We take pride in preparing patent applications that will help our clients accomplish their real world business objectives. David Jafari's prosecution, litigation and licensing experience is invaluable in obtaining patents that can be effectively licensed or enforced against infringers. JLG may also advise on the strategic aspects of patent prosecution, helping our clients develop an appropriate and cost-effective patent portfolio. We have extensive experience in all aspects of patent litigation, including claim construction, infringement or non-infringement analysis, validity and invalidity analysis.
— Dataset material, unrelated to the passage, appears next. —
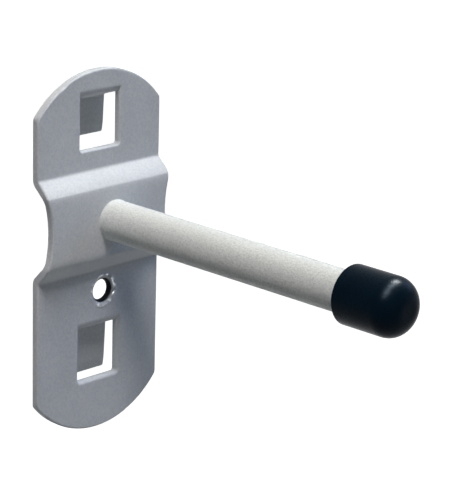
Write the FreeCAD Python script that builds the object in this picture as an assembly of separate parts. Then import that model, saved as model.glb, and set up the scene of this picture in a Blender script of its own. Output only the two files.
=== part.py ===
import FreeCAD, Part
import math
import os

# Tool hook for a perforated panel, in millimetres.
# Origin: on the axis of the locking-screw hole, in the plane of the plate's back faces
# (the faces that lie on the panel). +X to the right seen from the front, +Y into the
# panel, +Z up. The rod points along -Y.

V = FreeCAD.Vector

# Panel that the hook hangs in: holes on a square grid.
panel_pitch = 38.0

# Back plate: one piece of bent and punched sheet. The line of the rod and the screw
# hole stands a little to the right of the plate's middle.
sheet = 1.2
plate_width = 25.7
plate_middle_x = -0.9
lobe_radius = 16.4
lobe_corner_radius = 1.2
edge_roll = 0.3

# Windows that the tabs are folded out of, how far their front rims are rolled, and the
# flat sheet left above and below them.
window_width = 8.3
window_corner_radius = 0.5
lower_window_bottom = -14.46
upper_window_roll = 0.35
lower_window_roll = 0.65
top_land = 2.91
upper_joggle_land = 3.28
bottom_land = 8.43

# Raised middle of the plate, between two joggles. The heights are between the points
# where the front faces would meet without their bends.
raise_depth = 2.6
upper_joggle_height = 2.25
lower_joggle_height = 2.6
joggle_bottom = 3.76
valley_inner_radius = 0.6
crest_inner_radius = 2.0

# Waist cut in both sides of the raised middle, and how far below its centre it stands.
waist_depth = 0.86
waist_height = 11.3
waist_drop = 0.125
waist_blend_radius = 4.0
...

This experience allows us to draft patent applications that can withstand aggressive litigation tactics that are used by lawyers representing infringers.

So if you have a patent or other intellectual property-related need, our Los Angeles and Orange County patent attorneys can help. Don't hesitate to contact us. We'd love to hear from you.

  • Search Report

    A patent search can help an inventor to determine whether it makes sense to pursue patenting an idea. Not only can a determination be made of whether the idea is novel and non-obvious, but a search often helps an inventor to expand an invention, by becoming more aware as to the state of the field.

  • Provisional Application

    A provisional application is a legal document filed in the United States Patent and Trademark Office, that establishes an early filing date, but which does not mature into an issued patent unless the applicant files a regular nonprovisional patent application within one year. It is often a good idea to file a provisional application to give the inventor time to further refine the invention, or even to seek investors before continuing moving into the production phase.

  • Nonprovisional Application

    A complete nonprovisional application differs from a provisional in that a it must contain at least one claim to be examined by the United States Patent and Trademark Office. A nonprovisional application may also claim priority to a previously application, which is not permitted with provisional applications. When prosecuted properly, this type of application has the potential of ripening into a registered patent.

  • Office Action

    After an initial examining of a nonprovisional application, an examiner will issue what is commonly referred to as an Office action. This is typically a rejection or a request to amend the claims of the application. Our patent attorneys can assist you in adequately responding to these Office actions, and maximizing your chances of receiving a registered patent.

  • PCT Application

    A patent application filed under the Patent Cooperation Treaty (PCT) is called an international application, or a PCT application. Once filed with a receiving office, the International Searching Authority (ISA) conducts a search for related prior art. The ISA then issues a written opinion regarding the patentability of the invention. It is optionally followed by a preliminary examination, performed by the International Preliminary Examining Authority. Finally, the relevant national or regional authorities administer matters related to the examination of the application and the issuance of a patent.